こうなるとパドリングの推進力を直進方向に変換できず、無駄にくるくる回るだけで前へ進まなくなります。ではよく曲がるかと言うとそうでも無く、前方向・横方向の動水圧が拮抗し、乗り手の意思に関係なくただ流されていく状態になってしまいます。(タライをイメージすると分かりやすいのではないでしょうか?)
パドリングによる回転エネルギーを、側面に発生する動水圧で方向転換させる事で、パックラフトは推進力を得ています。
曲がる為にも、側面の抵抗がなければ進みたい方向に進めません。
喫水が水平になる事で、重心位置を中心に前後に前後の喫水深が同じになり、船体全体の横方向から加わる動水圧が均一化します。

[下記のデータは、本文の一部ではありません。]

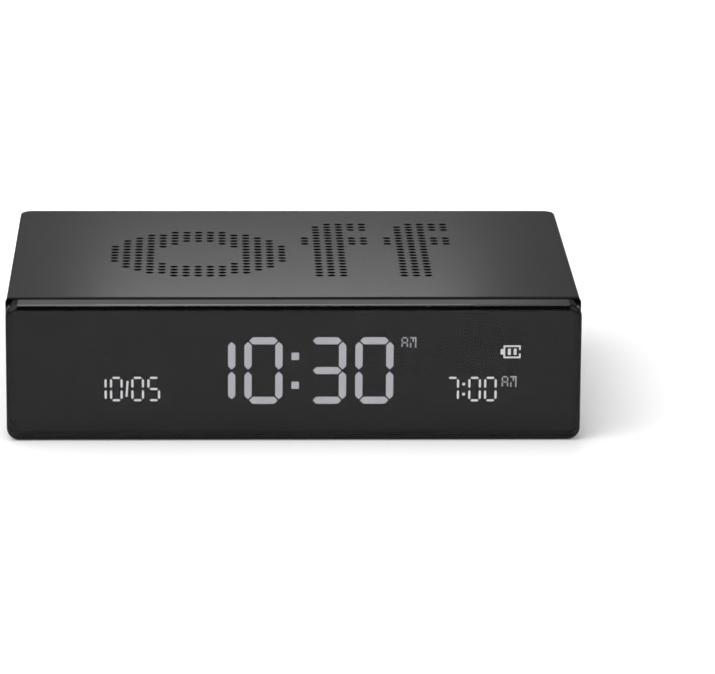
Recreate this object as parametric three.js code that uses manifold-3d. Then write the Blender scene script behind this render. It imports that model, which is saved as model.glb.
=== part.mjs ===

着座位置を中心にパドリングが行われますが、この際力点より前方の側面抵抗が後方より僅かに大きいことも、推進力変換を促進してくれています。
前後荷重配分比の均一化の効果は、フラットウォーター(静水)、ダウンリバー(流水)問わず、大きな影響があることがわかると思います。
これに加え、前後荷重配分比が均等化することで小滝からのドロップやホールでウィリー状態に陥りにくくなります。スターンが水に食われてしまうと推進力が奪われ、反転流に捕まってしまいます。
後方浮力を高めることで落下エネルギーを推進力に変換でき、突破力が高くなります。
同時に左右の安定性も高くなるので、パックラフトにおいては極めて効果的な設計であると言えます。
こうなってしまうと転覆する可能性が極めて高くなる。
山童のパックラフトは、前後荷重配分比について徹底的にこだわった設計を行なっています。
基本的には船体中央に着座位置を近づけ、前後荷重配分比を均等にしています。しかし " 流浪 " ではバウを拡張させる事で前方浮力を高め、自転車や重たいキャンプ道具など、重量物を運搬する際にバランスが取れる設計にしたり、" 明鏡止水 " では二人乗り時にはバウに荷物を乗せる事で全体的なバランスを取りつつ、一人乗りの際には着座位置や荷物配置を変え、中央に重量があつまる設計にしたりなど、山童では船体別に様々な工夫を凝らして理想的な前後荷重配分地となる設計を施しています。